※追記あり
Scheme では繰り返しを再帰で実現する。じゃ、n 回の繰り返しはこう書けばいいだろうか。
(define hello
(lambda (n)
(let loop ((m n))
(if (= m 0)
#t
(begin
(print "Hello!")
(loop (- m 1)))))))
(define main
(lambda (args)
(hello (string->number (cadr args)))))
このスクリプトは、引数の回数だけ “Hello!” を繰り返し出力する。
^o^ > gosh hello-loop.scm 3 Hello! Hello! Hello!
確かに n 回の繰り返しを行っていて、目的は達成している。けど、気になるのは hello 関数の返り値だ。ここでは便宜的に(というか苦し紛れに)#t を返しているけど、なんだか気持ちが悪い気がする。Scheme 的にはどうなんだろうか。
[追記]
Kei さんからコメントをもらった。返り値が要らないなら when か unless を使えばいいとのこと(未定義値が返ってくる)。
gosh> (define (hello n)
(let loop ((i 0))
(unless (= i n)
(print "Hello!")
(loop (+ i 1)))))
hello
gosh> (hello 3)
Hello!
Hello!
Hello!
#<undef>
確かに #<undef> が返ってきている。この方がしっくりくるな。when を使うとこうかな。
gosh> (define (hello n)
(let loop ((i 0))
(when (< i n)
(print "Hello!")
(loop (+ i 1)))))
hello
gosh> (hello 3)
Hello!
Hello!
Hello!
#<undef>
なるほど。うん、unless と when を覚えた。Kei さんありがとうございます。
と、ここまで書いといて何だけど、そもそも print を繰り返すこと自体が Scheme 的じゃない気がしてきた。なのでこう書き直してみた。
(define hello
(lambda (n)
(let loop ((m n) (ls '()))
(if (= m 0)
ls
(loop (- m 1) (cons "Hello!" ls))))))
(define main
(lambda (args)
(for-each print (hello (string->number (cadr args))))))
hello 関数が返すのは “Hello!” のリストで、それを main 関数のほうで出力している。
^o^ > gosh hello-loop2.scm 3 Hello! Hello! Hello!
良くなった。
戻り値が要らないのであれば、when/unlessを使って以下のように書くことも可能です。
(define (hello n)
(let loop ((i 0))
(unless (= i n)
(print “hellp”)
(loop (+ i 1)))))
これなら見た目上は値を返さない手続きになります。(実際には未定義値が返ります。)
仕様の話をすると、 Scheme で「戻り値が未規定」となっているものは何が返ってくるか決まっておらず値の個数も決まっていません。 unless が #t や #f や、あるいはでたらめな数値を返したとしても仕様には違反しないのです。 もしかすると 2 個以上の値 (多値) が返ってくることも有り得ます。

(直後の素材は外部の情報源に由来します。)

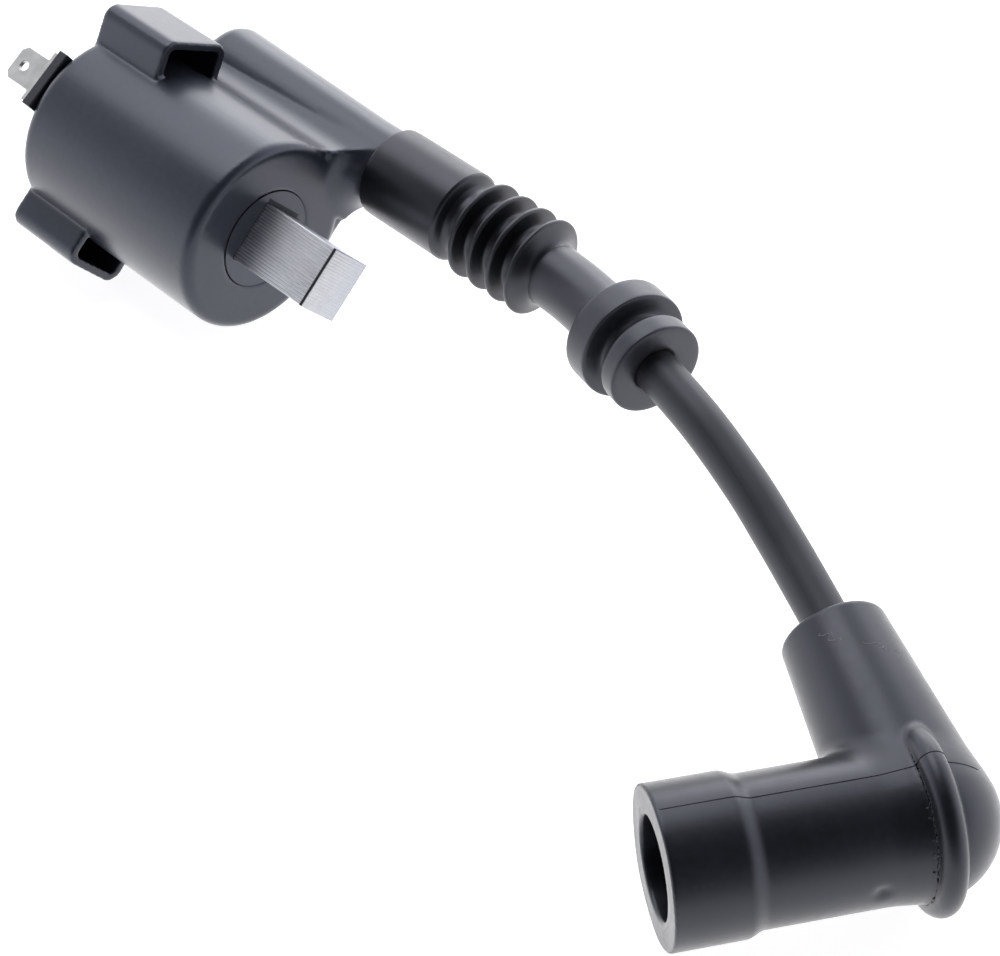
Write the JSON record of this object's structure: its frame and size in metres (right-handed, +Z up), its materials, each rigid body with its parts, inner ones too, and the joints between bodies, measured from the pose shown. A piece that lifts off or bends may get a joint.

ただ、 REPL で評価して返された値が全く無関係なものだとわかり難いということもあって多くの処理系は便宜的に「未規定であることを表す値 (オブジェクト)」を用意しています。 Gauche でもまたそのようなアプローチをとっているということです。
戻り値に意味がないことを表したいときによく用いられるイディオムとして、 (if #f #t) を使うというのがあります。 これの戻り値は未規定なので、戻り値が未規定の場合を各処理系がどう扱っているにしてもそれに準じた動作になるからです。